- Born: Carley Ann McCord July 24, 1989 Baton Rouge, Louisiana, U.S.
- Died: December 28, 2019 (aged 30) Lafayette, Louisiana, U.S.
- Education: Northwestern State University (BA) Louisiana State University
- Occupation: Sports journalist

= Carley Ann McCord =

American sports reporter (1989–2019)

Carley Ann McCord (July 24, 1989 – December 28, 2019) was an American sports reporter.

== Early life ==
McCord was born and raised in Baton Rouge, Louisiana. She attended St. Michael the Archangel High School and graduated from Northwestern State University and later Louisiana State University.
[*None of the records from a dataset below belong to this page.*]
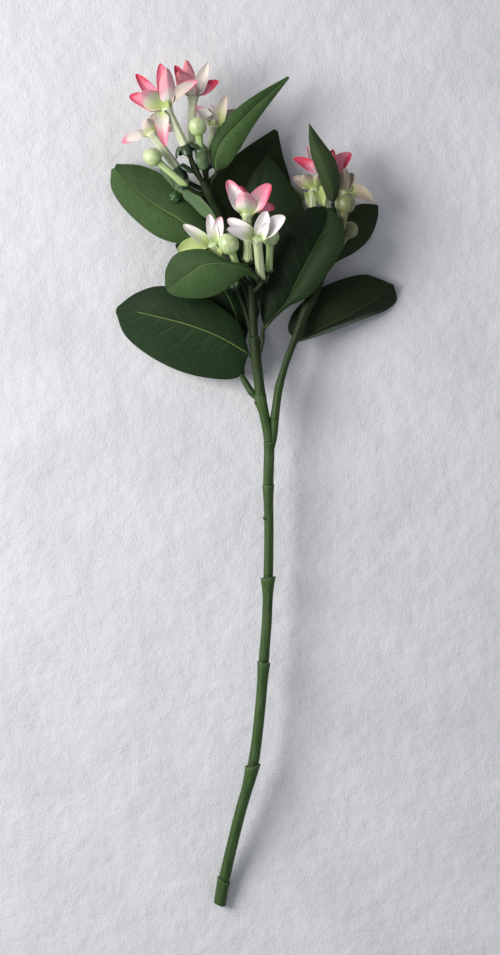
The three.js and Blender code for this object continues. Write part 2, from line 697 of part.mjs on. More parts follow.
const lowerPetioles = petioles.filter(({ grows }) => grows === 'main').map(petioleGeometry);
const knot = ball(knotPlace, knotRadius);
const stub = rodAlong(lineThrough(stubLine), [[0, 1.8], [0.35, 3.0], [1, 2.4]], 8);
const foot = rodAlong(lineThrough(footLine), [[0, 2.6], [0.5, 3.1], [1, 3.4]], 8);
const lumps = nubs.map(([place, radius]) => ball(place, radius));
const upperLeft = [...cluster('a'), [blooms.bloom_b3, 1]];
const centre = cluster('b').filter(([item]) => item !== blooms.bloom_b3);
addPart('main_stem', joined([mainStemGeometry(), knot, stub, foot, ...lumps, ...lowerPetioles]), stemGreen);
addPart('branch_right', branchGeometry(rightLine, rightRadii, 1.6, 'right', cluster('c')), stemGreen);
addPart('branch_left', branchGeometry(leftLine, leftRadii, 1.9, 'left', upperLeft), stemGreen);
addPart('branch_centre', branchGeometry(centreLine, centreRadii, 1.7, 'centre', centre), stemGreen);
for (const [name, leaf] of Object.entries(leaves)) {
  const cloth = leafGeometry(leaf);
  const cup = ball(loneCup.place, loneCup.radius);
  addPart(name, name === loneCup.leaf ? joined([cloth, cup]) : cloth, leafGreen);
}
for (const [name, bloom] of Object.entries(blooms)) {
  addPart(name, bloomGeometry(bloom), petalPink);
}
for (const [name, bud] of Object.entries(buds)) {
  addPart(name, budGeometry(bud), budGreen);
}

export default stem;
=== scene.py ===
"""An artificial madagascar jasmine stem, lying down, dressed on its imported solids.

A jointed moulded stem with three flowering branches, fabric leaves with pale ribs, dyed fabric petals on
moulded tubes, and moulded buds. The tables give places in millimetres, in the frame of the solids.
"""

import math

import bmesh
import bpy
import numpy as np
from bpy.props import FloatProperty, FloatVectorProperty, IntProperty, PointerProperty
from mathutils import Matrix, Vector


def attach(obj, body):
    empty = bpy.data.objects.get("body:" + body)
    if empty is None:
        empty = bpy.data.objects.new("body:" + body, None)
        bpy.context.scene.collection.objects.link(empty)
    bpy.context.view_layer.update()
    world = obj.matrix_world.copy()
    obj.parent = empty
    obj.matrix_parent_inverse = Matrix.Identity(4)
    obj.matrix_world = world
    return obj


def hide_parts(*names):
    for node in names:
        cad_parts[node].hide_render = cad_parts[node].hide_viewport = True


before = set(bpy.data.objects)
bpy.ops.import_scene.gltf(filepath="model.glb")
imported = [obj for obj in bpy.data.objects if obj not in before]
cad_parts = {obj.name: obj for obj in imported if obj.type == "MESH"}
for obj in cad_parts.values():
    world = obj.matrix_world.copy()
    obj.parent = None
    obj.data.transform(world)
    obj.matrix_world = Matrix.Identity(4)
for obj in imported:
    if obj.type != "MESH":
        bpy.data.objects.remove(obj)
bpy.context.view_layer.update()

bl_info = {
    "name": "Madagascar Jasmine Stem",
    "version": (1, 0, 0),
    "blender": (4, 5, 0),
    "location": "View3D > Sidebar > Jasmine",
    "description": "Builds an artificial madagascar jasmine stem and its stage",
    "category": "Object",
}

MM = 0.001

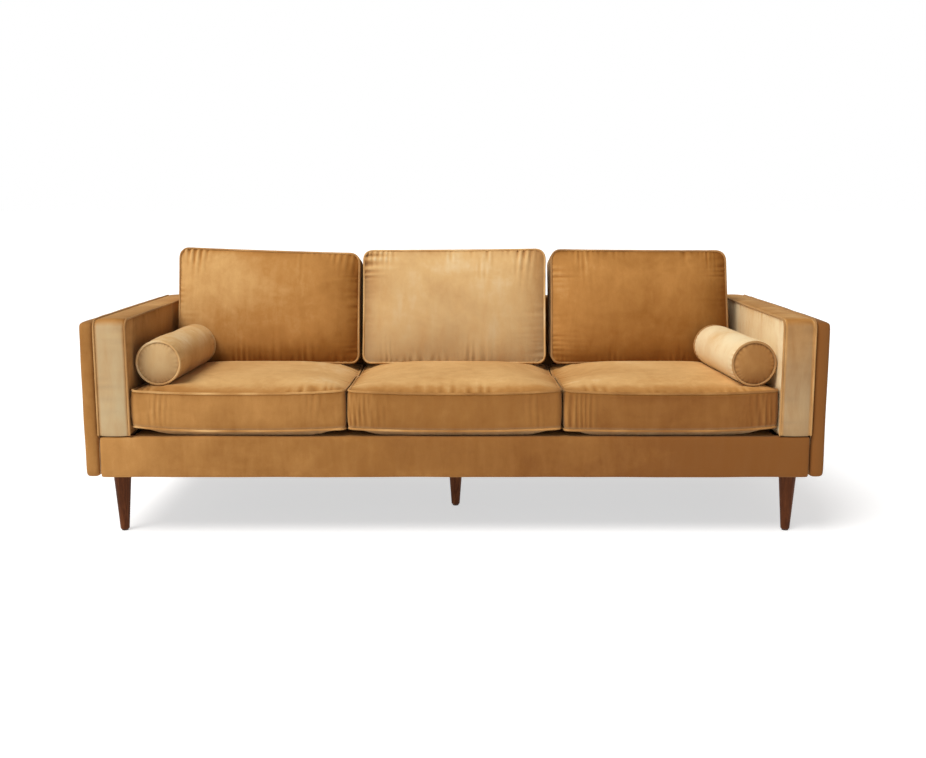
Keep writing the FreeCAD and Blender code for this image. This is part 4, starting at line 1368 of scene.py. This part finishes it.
def make_world():
    """A white horizon all round, and above it a soft sky that is brighter on the left."""
    world = bpy.data.worlds.new("studio")
    world.use_nodes = True
    tree = world.node_tree
    direction = add(tree, "ShaderNodeTexCoord").outputs["Generated"]
    split = add(tree, "ShaderNodeSeparateXYZ", {"Vector": direction})
    towards_left = maths(tree, "MULTIPLY", split.outputs["X"], -SKY_SIDE)
    sky = maths(tree, "ADD", towards_left, SKY_LEVEL)
    fade = {
        "Value": split.outputs["Z"],
        "From Min": HORIZON[0],
        "From Max": HORIZON[1],
        "To Min": 1.0,
        "To Max": 0.0,
    }
    horizon = add(tree, "ShaderNodeMapRange", fade).outputs["Result"]
    strength = maths(tree, "MAXIMUM", horizon, sky)
    background = tree.nodes["Background"]
    background.inputs["Color"].default_value = WHITE
    tree.links.new(strength, background.inputs["Strength"])
    bpy.context.scene.world = world


def make_floor():
    mesh = bpy.data.meshes.new("floor")
    corners = [(x * FLOOR_SIZE, y * FLOOR_SIZE, 0) for x, y in ((-1, -1), (1, -1), (1, 1), (-1, 1))]
    mesh.from_pydata(corners, [], [(0, 1, 2, 3)])
    floor = bpy.data.objects.new("floor", mesh)
    bpy.context.scene.collection.objects.link(floor)
    material, tree, shader, place = new_material("pale_floor")
    stops = ((0.3, (0.60, 0.60, 0.60)), (0.7, (0.62, 0.62, 0.62)))
    tree.links.new(ramp(tree, noise(tree, place, 0.7), stops), shader.inputs["Base Color"])
    shader.inputs["Roughness"].default_value = 0.9
    shader.inputs["Emission Color"].default_value = WHITE
    shader.inputs["Emission Strength"].default_value = FLOOR_GLOW
    mesh.materials.append(material)


def make_lights():
    """One wide, soft lamp high on the left."""
    data = bpy.data.lights.new("window", "SUN")
    data.energy = KEY_ENERGY
    data.angle = KEY_ANGLE
    data.color = (1.0, 0.985, 0.96)
    lamp = bpy.data.objects.new("window", data)
    lamp.rotation_euler = Vector(KEY_FROM).to_track_quat("Z", "Y").to_euler()
    bpy.context.scene.collection.objects.link(lamp)


def make_camera():
    """At about waist height, a little over three metres in front."""
    front = CAD_BOX[0][1]
    data = bpy.data.cameras.new("camera")
    data.sensor_width = 36.0
    data.lens = CAMERA_LENS
    data.shift_y = CAMERA_SHIFT
    camera = bpy.data.objects.new("camera", data)
    camera.location = (CAMERA_X, front - CAMERA_DISTANCE, CAMERA_HEIGHT)
    camera.rotation_euler = (math.radians(90) - CAMERA_PITCH, 0, 0)
    bpy.context.scene.collection.objects.link(camera)
    bpy.context.scene.camera = camera
    bpy.context.scene.view_settings.view_transform = "Standard"


make_camera()
make_world()
make_floor()
make_lights()
dress_cad_nodes()

SEEDS = {"left": 11, "middle": 12, "right": 13}
seats = {name: make_seat_cushion(name, seed) for name, seed in SEEDS.items()}
backs = {name: make_back_cushion(name, seed + 20) for name, seed in SEEDS.items()}
run_cloth([*seats.values(), *backs.values()])
for name, cushion in seats.items():
    cushion.finish(seat_limit(name), fill=0.85)
    # the cord paler than the boxing: its own bias-cut tone and a painted highlight
    cushion.add_piping(lambda points: side_nap_and_painted_shade(points[:, 0]) + 0.16, painted_sheen=0.10)
    make_zip(cushion.zip_line(far=True), (0, 1, 0), cushion.body)
for name, cushion in backs.items():
    cushion.finish(back_limit(name, cushion.form), fill=0.7)
    cushion.add_piping(NAP_BACK[name] - 0.06, painted_sheen=0.2)
    make_zip(cushion.zip_line(far=False), (0, 0, -1), cushion.body)
make_bolster("left", 41)
make_bolster("right", 42)
make_arm("left", 51)
make_arm("right", 52)
make_wings()
make_outside_back()
make_front_band()
make_inside_back()
make_deck()
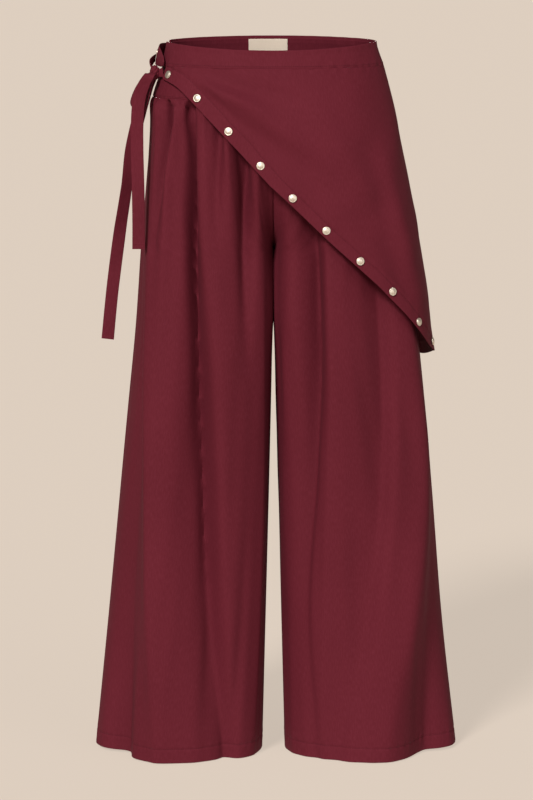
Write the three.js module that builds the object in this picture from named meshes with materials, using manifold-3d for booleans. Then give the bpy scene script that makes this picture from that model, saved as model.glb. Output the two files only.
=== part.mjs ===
// Wide-leg wrap trousers, hollow and upright as on an unseen wearer: four leg panels gathered into a deep
// inner waistband, and over them a three-cornered wrap overlay whose slanting edge carries a row of snaps.
// The overlay's two ends meet at the wearer's right hip, where a tab, two ties, a knot, a bow loop and two
// free tie ends hold it.
// Millimetres. +Z is up, the front faces -Y, and the wearer's right is at -X. The origin is the middle of
// the waist opening, at the height of its rim.
import Module from "manifold-3d";
import * as THREE from "three";
import { mergeVertices } from "three/addons/utils/BufferGeometryUtils.js";

// Cloth and seams
const CLOTH = 1.5; // wall of a single panel
const BAND_CLOTH = 2; // wall of a waistband, which is folded double
const SEAM_GAP = 0.3; // between two pieces along a seam
const HALF_SEAM = 0.06; // half that gap at a side seam, in degrees of turn
const LAYER_GAP = 0.4; // between a piece and the one that it lies on

// Waist, fork and hem
const RIM_FRONT = -4.5; // the waist rim dips at the middle front
const RIM_SIDE = 4;
const RIM_BACK = 6.5;
const INNER_RIM_DROP = 3; // the inner waistband's rim hides behind the overlay's
const INNER_BAND_LOW = -75;
const OVERLAY_BAND_LOW = -30;
const FORK_TOP = -105; // where the middle seams begin to curve in to the fork
const FORK = -290;
const FORK_BREADTH = 0.11; // of the fork's curve, in places round the panel
const THIGH_LOW = -470; // where a leg is round all the way
const HEM = -1028;
const HEM_SIDE_RISE = 4; // the hem lifts a little at the outer corner

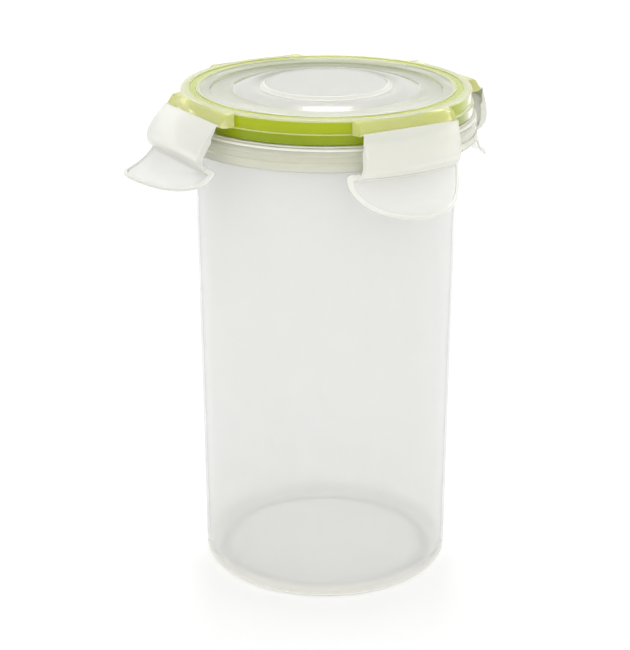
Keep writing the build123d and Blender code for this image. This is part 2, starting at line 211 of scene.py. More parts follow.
# ------------------------------------------------------------------ lid
RINGS = [
    (24.4, 185.30), (24.9, 185.30), (26.0, 185.62), (27.2, 185.80), (28.6, 185.78), (30.4, 185.45), (32.6, 184.85),
    (34.8, 184.10), (36.2, 183.78), (38.0, 183.65), (40.6, 183.70), (41.6, 183.78),
]
lid_top = [(0, LID_TOP, 0), (12, LID_TOP, 0), (22.75, LID_TOP, 0.95), (23.85, 185.30, 0.45)]
lid_top += [(r, z, 0) for r, z in cubic(RINGS, 36)]
lid_top += [
    (42.15, 183.85, 0.25), (42.6, 184.62, 0.25), (45.75, 184.90, 0.5), (46.4, 185.36, 0.5), (47.45, 185.44, 0.2),
    (47.75, 185.12, 0.15), (49.75, 185.10, 0.15), (50.10, 185.40, 0.25), (51.3, RIM_Z, 0),
]
lid_low = [
    (SKIRT_LOW_R, 179.3, 0), (SKIRT_LOW_R, SKIRT_LOW, 0.30), (SKIRT_IN_R, SKIRT_LOW, 0.30), (SKIRT_IN_R, CHANNEL_OUT_TOP, 0.12),
    (CHANNEL_OUT_R, CHANNEL_OUT_TOP, 0.12), (CHANNEL_OUT_R, CHANNEL_TOP, 0.12), (PLUG_R, CHANNEL_TOP, 0.12),
    (PLUG_R, PLUG_LOW, 0.42), (PLUG_IN_R, PLUG_LOW, 0.25), (PLUG_IN_R, 183.30, 0.30), (43.5, 183.26, 0.25),
    (42.7, 182.40, 0.35),
]
lid_low += [(r, z, 0) for r, z in cubic([(41.6, 182.26), (38.0, 182.22), (36.0, 182.32), (34.2, 182.70), (32.0, 183.44), (29.9, 184.05), (28.2, 184.36), (27.2, 184.38), (26.2, 184.22), (25.2, 183.92)], 30)]
lid_low += [(23.2, 183.92, 0.3), (22.2, 185.20, 0.5), (12, 185.20, 0), (0, 185.20, 0)]


def resample(path, count):
    path = np.array(path, float)
    run = np.concatenate([[0], np.cumsum(np.linalg.norm(np.diff(path, axis=0), axis=1))])
    want = np.linspace(0, run[-1], count)
    return np.stack([np.interp(want, run, path[:, k]) for k in range(2)], 1)


ledge_mid = rounded(
    [(0.0, 185.30, 0), (52.35, 185.30, 0.8), (53.05, 185.05, 0.9), (53.55, 184.50, 1.2), (55.20, 181.66, 0.16), (55.20, 180.95, 0.25), (53.6, 180.33, 0.35), (0.0, 180.33, 0)],
    step=9.0,
)


def inset(path, d):
    """A path moved to its right-hand side by d, which is inward for the ledge's section."""
    if d == 0:
        return path.copy()
    tangent = np.gradient(path, axis=0)
    tangent /= np.linalg.norm(tangent, axis=1)[:, None] + 1e-12
    normal = np.stack([tangent[:, 1], -tangent[:, 0]], 1)
    return path + normal * d


top_path, low_path = rounded(lid_top), rounded(lid_low)
corner = rounded([(51.3, RIM_Z, 0), (SKIRT_R, RIM_Z, 0.65), (SKIRT_R, 184.2, 0)], step=9.0)
step_in = rounded([(SKIRT_R, 182, 0), (SKIRT_R, SKIRT_STEP + 0.28, 0.22), (SKIRT_LOW_R, SKIRT_STEP + 0.02, 0.30), (SKIRT_LOW_R, 179.3, 0)], step=9.0)
LEDGE_TOP, LEDGE_LOW = 185.30, 180.33
rim_edge = corner[corner[:, 1] > LEDGE_TOP + 0.001]  # the part of the rim's edge that stands above the ledges
low_edge = step_in[step_in[:, 1] < LEDGE_LOW - 0.001]
wall = np.vstack([corner, step_in])[::-1]


def skirt_at(z):
    """Radius of the round skirt at height z."""
    return float(np.interp(z, wall[:, 1], wall[:, 0]))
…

She competed in the Miss Louisiana pageant from 2009 to 2013 placing first runner-up in 2012 and 2013.

==Broadcasting career==
McCord began her broadcasting career in Cleveland as an in-house reporter for the Cleveland Browns and subsequently joined the morning show team at CBS Radio Cleveland plus also a host at Hot AC station WQAL. However, she later made several disparaging remarks about the city. After moving back to Louisiana, she freelanced for Cox Sports Television, ESPN3, and WDSU. Additionally, she served as a digital media reporter for the Louisiana Sports Hall of Fame and as the in-game host for both the New Orleans Pelicans and the New Orleans Saints.

==Death==
On December 28, 2019, McCord was one of five passengers killed, shortly after take-off, aboard a small plane that crashed in a field one mile from the Lafayette Regional Airport. A lone survivor was listed in critical condition. McCord was traveling to cover the Peach Bowl for WDSU; her father-in-law, Steve Ensminger, happened to be the offensive coordinator and quarterbacks coach for the LSU Tigers football team playing in the game. She was 30 years old.